The right questions aren’t:
- “What should we launch?”
- “What’s the next big thing?”
- “What are we missing?”
The right questions are:
- Where are we losing people?
- What no longer makes sense?
- What requires explanation instead of clarity?
- What used to work that doesn’t anymore?
Fixing beats inventing when something is already broken.
Most Breakdowns Are Boring — That’s Why They’re Ignored
People want breakthroughs.
They don’t want to hear that the issue is:
- a muddled message
- a bloated offer
- a confused value proposition
- a business that drifted from its edge
Those problems aren’t exciting.
They don’t come with a shiny reveal.
But they’re the ones that quietly kill momentum.
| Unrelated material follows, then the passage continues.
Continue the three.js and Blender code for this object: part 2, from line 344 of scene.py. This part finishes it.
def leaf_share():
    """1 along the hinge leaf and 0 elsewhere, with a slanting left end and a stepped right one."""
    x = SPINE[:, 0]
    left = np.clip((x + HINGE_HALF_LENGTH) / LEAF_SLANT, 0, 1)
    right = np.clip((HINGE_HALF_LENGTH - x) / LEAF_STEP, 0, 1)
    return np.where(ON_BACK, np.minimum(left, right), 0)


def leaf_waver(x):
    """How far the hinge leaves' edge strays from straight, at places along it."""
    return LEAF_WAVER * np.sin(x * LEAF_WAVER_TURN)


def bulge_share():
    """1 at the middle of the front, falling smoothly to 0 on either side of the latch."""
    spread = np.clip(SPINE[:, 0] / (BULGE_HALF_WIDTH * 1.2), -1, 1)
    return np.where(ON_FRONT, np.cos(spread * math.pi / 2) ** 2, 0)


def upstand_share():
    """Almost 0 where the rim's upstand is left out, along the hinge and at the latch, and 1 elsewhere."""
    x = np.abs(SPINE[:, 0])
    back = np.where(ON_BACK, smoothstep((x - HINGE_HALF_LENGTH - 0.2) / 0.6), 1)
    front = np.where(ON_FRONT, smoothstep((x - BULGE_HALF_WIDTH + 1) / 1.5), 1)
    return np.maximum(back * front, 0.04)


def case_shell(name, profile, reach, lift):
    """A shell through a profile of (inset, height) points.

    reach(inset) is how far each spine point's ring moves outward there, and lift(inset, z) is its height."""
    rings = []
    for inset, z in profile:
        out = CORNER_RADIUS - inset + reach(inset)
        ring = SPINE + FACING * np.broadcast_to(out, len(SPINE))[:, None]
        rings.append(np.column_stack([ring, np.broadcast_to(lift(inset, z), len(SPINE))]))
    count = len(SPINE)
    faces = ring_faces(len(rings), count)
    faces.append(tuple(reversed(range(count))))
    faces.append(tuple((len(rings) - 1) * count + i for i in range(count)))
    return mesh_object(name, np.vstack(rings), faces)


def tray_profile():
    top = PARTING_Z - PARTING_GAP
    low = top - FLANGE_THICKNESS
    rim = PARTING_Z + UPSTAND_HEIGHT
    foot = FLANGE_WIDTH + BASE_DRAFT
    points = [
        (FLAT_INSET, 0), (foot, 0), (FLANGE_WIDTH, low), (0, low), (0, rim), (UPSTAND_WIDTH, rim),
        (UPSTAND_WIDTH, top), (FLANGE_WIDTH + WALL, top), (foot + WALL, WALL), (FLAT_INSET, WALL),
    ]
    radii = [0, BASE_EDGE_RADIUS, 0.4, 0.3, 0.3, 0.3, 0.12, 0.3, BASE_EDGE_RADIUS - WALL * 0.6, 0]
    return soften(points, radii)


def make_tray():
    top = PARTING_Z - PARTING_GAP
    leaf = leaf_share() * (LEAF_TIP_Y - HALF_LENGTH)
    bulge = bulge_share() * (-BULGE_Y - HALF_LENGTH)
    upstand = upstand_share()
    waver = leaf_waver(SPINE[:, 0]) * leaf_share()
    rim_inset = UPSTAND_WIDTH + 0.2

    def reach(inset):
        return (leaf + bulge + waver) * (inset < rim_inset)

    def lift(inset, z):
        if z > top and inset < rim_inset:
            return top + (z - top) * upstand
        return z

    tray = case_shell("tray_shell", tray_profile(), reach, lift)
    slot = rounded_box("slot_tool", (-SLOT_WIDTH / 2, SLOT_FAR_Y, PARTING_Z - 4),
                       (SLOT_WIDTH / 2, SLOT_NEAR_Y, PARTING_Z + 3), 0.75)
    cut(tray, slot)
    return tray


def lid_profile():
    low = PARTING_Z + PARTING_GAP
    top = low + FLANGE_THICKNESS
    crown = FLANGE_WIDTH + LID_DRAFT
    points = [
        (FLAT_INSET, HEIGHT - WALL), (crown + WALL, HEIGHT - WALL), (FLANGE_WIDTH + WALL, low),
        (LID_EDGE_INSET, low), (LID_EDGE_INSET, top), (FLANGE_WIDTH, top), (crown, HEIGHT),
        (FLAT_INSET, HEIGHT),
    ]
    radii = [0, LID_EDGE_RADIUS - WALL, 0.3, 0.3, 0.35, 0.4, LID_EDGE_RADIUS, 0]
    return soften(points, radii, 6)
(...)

New Ideas Work After the System Is Sound
This isn’t anti-innovation.
It’s anti-distraction.
Once the fundamentals are solid:
- ideas scale
- experiments compound
- growth sticks
Before that, new ideas just mask decay.
Ideas amplify what already exists — including dysfunction.
The Real Advantage: Seeing What Others Step Around
Most people don’t want to look too closely.
They’d rather move fast than look clearly.
The businesses that recover — and then dominate — do the opposite.
They slow down long enough to:
- identify the real failure point
- remove what no longer works
- rebuild the signal
- restore coherence
After that, ideas actually work.
Don’t look for something new. Look for what’s wrong.
Fix that — and momentum returns without theatrics.